Even the moderator of the local Facebook group with thousands of members freely writes anti-Semitic tropes. When he writes, “we don’t need Kyrias Joel 2.0!” he is saying, we don’t want Jews. Kiryas Joel is a 1.5 square mile village where the vast majority of its residents are Yiddish-speaking Hasidic Jews who belong to the worldwide Satmar Hasidic sect.
Nobody challenges him. Instead, they “like” his post and pile on. People thought of as respected members of the community (think your local accountant and tax preparer) openly share those beliefs.
Local environmentalists, under the twisting of their own beliefs, seem to prefer the contaminated structures fouling the ground water over a planned neighborhood because there might be a threat “high-density housing” or that the project might get flipped to the “wrong people” or whatever buzzwords they use to mask their real issues.
And, everyone suddenly became a lawyer, and with false claims of expertise and a series of prevarications, began incorrectly interpreting the meaning of the Memorandum of Understanding the town board executed with the developer, and sharing those “interpretations” on social media.
But the truth is: The project was doomed as soon as a decision was made to submit the multi-generational project to the BANANAS and anti-Semites in the referendum.
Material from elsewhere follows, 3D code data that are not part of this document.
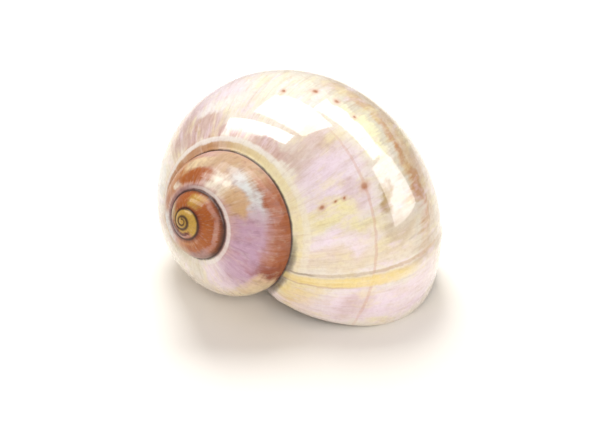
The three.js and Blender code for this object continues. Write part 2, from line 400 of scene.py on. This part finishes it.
def makeMesh(name, points, faces, values, valueNames):
    used, packed = np.unique(faces, return_inverse=True)
    packed = packed.reshape(faces.shape)
    three = faces[:, 3] == faces[:, 0]          # a fan's faces repeat their first corner
    totals = np.where(three, 3, 4).astype(np.int32)
    cornerKept = np.ones(faces.shape, bool)
    cornerKept[three, 3] = False
    mesh = bpy.data.meshes.new(name)
    mesh.vertices.add(len(used))
    mesh.vertices.foreach_set("co", points[used].astype(np.float32).ravel())
    mesh.loops.add(int(totals.sum()))
    mesh.loops.foreach_set("vertex_index", packed[cornerKept].astype(np.int32))
    mesh.polygons.add(len(faces))
    starts = np.concatenate([[0], np.cumsum(totals)[:-1]]).astype(np.int32)
    mesh.polygons.foreach_set("loop_start", starts)
    mesh.polygons.foreach_set("loop_total", totals)
    mesh.update(calc_edges=True)
    mesh.validate()
    for k, valueName in enumerate(valueNames):
        layer = mesh.attributes.new(valueName, "FLOAT", "CORNER")
        layer.data.foreach_set("value", values[..., k][cornerKept].astype(np.float32))
    mesh.polygons.foreach_set("use_smooth", np.ones(len(faces), bool))
    return mesh


skin = buildSkin()
shellPoints, apexPoint = standUp(skin.allPoints())
shellFaces, shellValues = np.concatenate(skin.faces), np.concatenate(skin.values)
shellMesh = makeMesh("shell", shellPoints, shellFaces, shellValues, valueNames)
moonSnail = bpy.data.objects.new("moonSnail", shellMesh)
bpy.context.collection.objects.link(moonSnail)
print("shell built,", len(shellMesh.polygons), "faces")


# Wraps a socket, so shader sums read as Python sums.
class Wire:
    def __init__(self, kit, socket):
        self.kit, self.socket = kit, socket

    def join(self, kind, other, swapped=False):
        pair = (other, self) if swapped else (self, other)
        return self.kit.node("ShaderNodeMath", {"operation": kind}, dict(enumerate(pair)))

    def __add__(self, other):
        return self.join("ADD", other)

    def __sub__(self, other):
        return self.join("SUBTRACT", other)

    def __mul__(self, other):
        return self.join("MULTIPLY", other)

    def __radd__(self, other):
        return self.join("ADD", other, True)

    def __rsub__(self, other):
        return self.join("SUBTRACT", other, True)

    def __rmul__(self, other):
        return self.join("MULTIPLY", other, True)


class PaintKit:
    def __init__(self, name):
        self.material = bpy.data.materials.new(name)
        self.material.use_nodes = True
        self.tree = self.material.node_tree
        self.tree.nodes.clear()

    # Any node: its settings first, then values or wires on its inputs; gives back one output.
    def node(self, kind, settings=None, inputs=None, output=0):
        made = self.tree.nodes.new(kind)
        for key, value in (settings or {}).items():
            setattr(made, key, value)
        for key, value in (inputs or {}).items():
            if isinstance(value, Wire):
                self.tree.links.new(value.socket, made.inputs[key])
            else:
                made.inputs[key].default_value = value
        return Wire(self, made.outputs[output]) if made.outputs else None

    def value(self, name):
        return self.node("ShaderNodeAttribute", {"attribute_name": name}, output="Fac")

    # Nought at low and one at high, or the other way round where low is the larger.
    def rise(self, wire, low, high):
        return self.node("ShaderNodeMapRange", {"interpolation_type": "SMOOTHSTEP"},
                         {"Value": wire, "From Min": low, "From Max": high})

    def noise(self, place, scale=1.0, detail=3.0, rough=0.55):
        return self.node("ShaderNodeTexNoise", {}, {
            "Vector": place, "Scale": scale, "Detail": detail, "Roughness": rough})

    def place(self, x, y, z=0.0):
        return self.node("ShaderNodeCombineXYZ", {}, {0: x, 1: y, 2: z})

    def blend(self, first, second, share, kind="MIX"):
        return self.node("ShaderNodeMix", {"data_type": "RGBA", "blend_type": kind},
                         {0: share, 6: first, 7: second}, output=2)

    # How far a place lies from a box's middle, as shares of its half widths.
    def share(self, place, spanX, spanY):
        widths = [high - low for low, high in (spanX, spanY)]
        middles = [(high + low) / 2 for low, high in (spanX, spanY)]
        scale = (2 / widths[0], 2 / widths[1], 0)
        shift = (-middles[0] * scale[0], -middles[1] * scale[1], 0)
        return self.node("ShaderNodeVectorMath", {"operation": "MULTIPLY_ADD"},
                         {0: place, 1: scale, 2: shift})

    def reach(self, share):
        return self.node("ShaderNodeVectorMath", {"operation": "LENGTH"}, {0: share}, output="Value")

    # Soft oval, one inside it.
    def oval(self, place, spanX, spanY, soft):
        return self.rise(self.reach(self.share(place, spanX, spanY)), 1 + soft, 1 - soft)

    # Soft rounded box: the two shares squared before their length is taken.
    def patch(self, place, spanX, spanY, soft):
        share = self.share(place, spanX, spanY)
        square = self.node("ShaderNodeVectorMath", {"operation": "MULTIPLY"}, {0: share, 1: share})
        return self.rise(self.reach(square), 1 + soft, 1 - soft)

    def finish(self, settings):
        shader = self.node("ShaderNodeBsdfPrincipled", {}, settings)
        self.node("ShaderNodeOutputMaterial", {}, {0: shader})
        return self.material


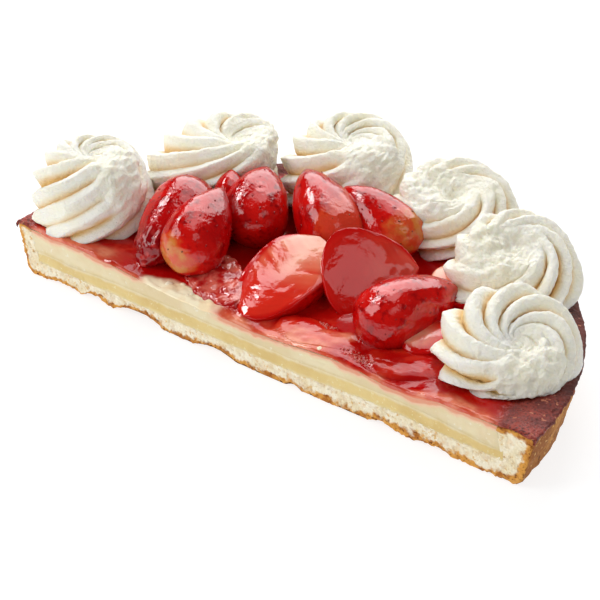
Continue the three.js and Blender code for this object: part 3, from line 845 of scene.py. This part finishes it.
def bare_cream(x, y):
    """1 where the cream shows bare, without glaze, beside the cut."""
    patch = bump(x, -39, 34) * bump(y, 0, 12)
    return smoothstep(patch + 0.3 * lumps(flat(x, y), 5, 42), 0.3, 0.6)


def thinness(x, y):
    """1 where the glaze is thin and pale, 0 where it is deep and dark."""
    thin = 0.9 - smoothstep(y + 1.5 * lumps(flat(x, y), 5, 41), -1, 4)
    for place_x, place_y, reach_x, reach_y in THIN_GLAZE:
        thin = np.maximum(thin, 1.3 * bump(x, place_x, reach_x) * bump(y, place_y, reach_y))
    for place_x, place_y, reach in DEEP_GLAZE:
        thin = thin - 1.2 * bump(np.hypot(x - place_x, y - place_y), 0, reach)
    return smoothstep(thin + 0.3 * lumps(flat(x, y), 4, 43), 0.1, 0.9)


def glaze_grid():
    """Places on the glaze: rows by their turn, columns by their distance from the middle."""
    turns = np.linspace(0, 1, GLAZE_TURNS + 1)
    turns = np.pi * lerp(turns, turns**2 * (3 - 2 * turns), 0.88)
    inside = np.linspace(0, RIM_ROWS_START, 84)
    radii = np.concatenate([inside, np.linspace(RIM_ROWS_START, GLAZE_EDGE, 34)[1:]])
    turn, radius = np.meshgrid(turns, radii, indexing="ij")
    cos, sin = np.cos(turn), np.sin(turn)
    sin[-1] = 0
    on_edge = flat(GLAZE_EDGE * cos, GLAZE_EDGE * sin)
    serrated = relief(on_edge, (0.4, 2.6, 44), (0.3, 1.3, 45)) - 0.3
    return radius + serrated * smoothstep(radius, 124, GLAZE_EDGE), cos, sin


def with_lip(values):
    """Values on the top of the glaze, carried on over its lip."""
    return np.concatenate([values] + [values[:, -1:]] * len(GLAZE_LIP), 1)


def along_cut(values):
    """Values of the grid along the cut, from its left end to its right one."""
    return np.concatenate([values[-1, ::-1], values[0, 1:]])


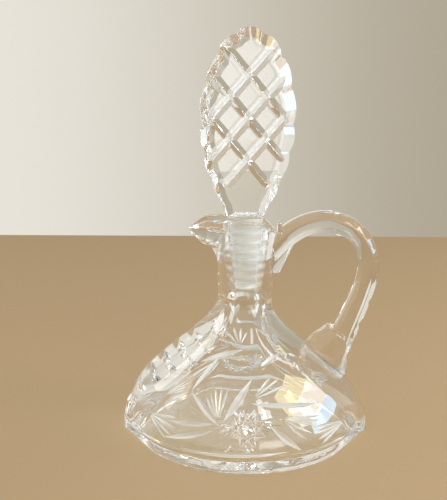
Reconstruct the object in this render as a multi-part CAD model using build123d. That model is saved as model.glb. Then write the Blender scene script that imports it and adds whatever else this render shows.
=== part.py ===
from build123d import *
import os
from math import acos, copysign, cos, hypot, pi, radians, sin, sqrt, tan

# Cut glass carafe: a blown and cut vessel, a strap handle fused to it and a ground-in stopper.
# Millimetres, +Z up, origin at the middle of the resting face.
# The pouring lip points to -X, the handle to +X, and the broad cut panels face -Y and +Y.

# Vessel, outside
corner_reach = 80.5        # from the axis to the pointed corners of the body, left and right
panel_reach = 70.5         # from the axis to the middle of the front and back panels
belly_height = 6.0         # height of the widest section
shoulder_height = 90.0     # height at which the body has narrowed to the neck
shoulder_fullness = 1.15   # above 1 the shoulder stays full for longer
neck_radius = 17.3         # outside of the neck at the shoulder
collar_height = 118.0      # height at which the neck starts to open into the lip
collar_swell = 0.7         # how much wider the neck is at the collar
base_rounding = 2.2        # at the edge of the resting face
corner_half_width = 4.0    # half width of the side panels at the corners
side_spread = 27.0         # how much wider the side panels get on the shoulder
side_spread_shape = 0.78   # below 1 they are widest lower down
side_drop = 9.0            # how far the ridges stand back from the side panels
side_drop_shape = 0.7      # below 1 that is so lower down
panel_turn_belly = 60.0    # degrees over which a broad panel is round at the belly
panel_turn_neck = 16.0     # and at the neck
panel_turn_shape = 3.0     # above 1 the round stretch shortens sooner
facet_turn = 45.0          # degrees over which each half of the spine's panel is round
body_steps = 9             # sections between the belly and the neck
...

Despite the need for more housing, senior housing, units for millennials, and assisted living and memory care, it never had a chance of getting approved.
So, in the end of the day, the project went down in a landslide vote against the sale. Voters defeated the proposal by a 70% to 30% margin, with the “No” votes totaling 3,926 and the “Yes” votes totaling 1,716.
The developer was out tens of thousands of dollars in architectural fees, environmental assessments, website fees, direct mail, advertisements, consultants and legal fees. The “No” crowd celebrated the “preservation” and “protection” of their community, despite being saddled with a multi-million dollar environmental clean-up, loss of tax revenue for the local schools, police, fire and highway departments, unmet housing needs, fewer senior housing opportunities, and an earned reputation as nay-sayers and worse.
From the experience, it is unlikely that any housing developer will approach the Town again with a large project, knowing that it would be throwing away good money preparing a plan that the populace will never accept.
Submission of development projects to public referenda creates a disincentive to development.
So, where does this end? Just where it started. Nowhere. The former psychiatric hospital will sit idle, as it has for the past 20 or more years.
And, putting a multi-generational community to a public referendum? It was just a bad idea.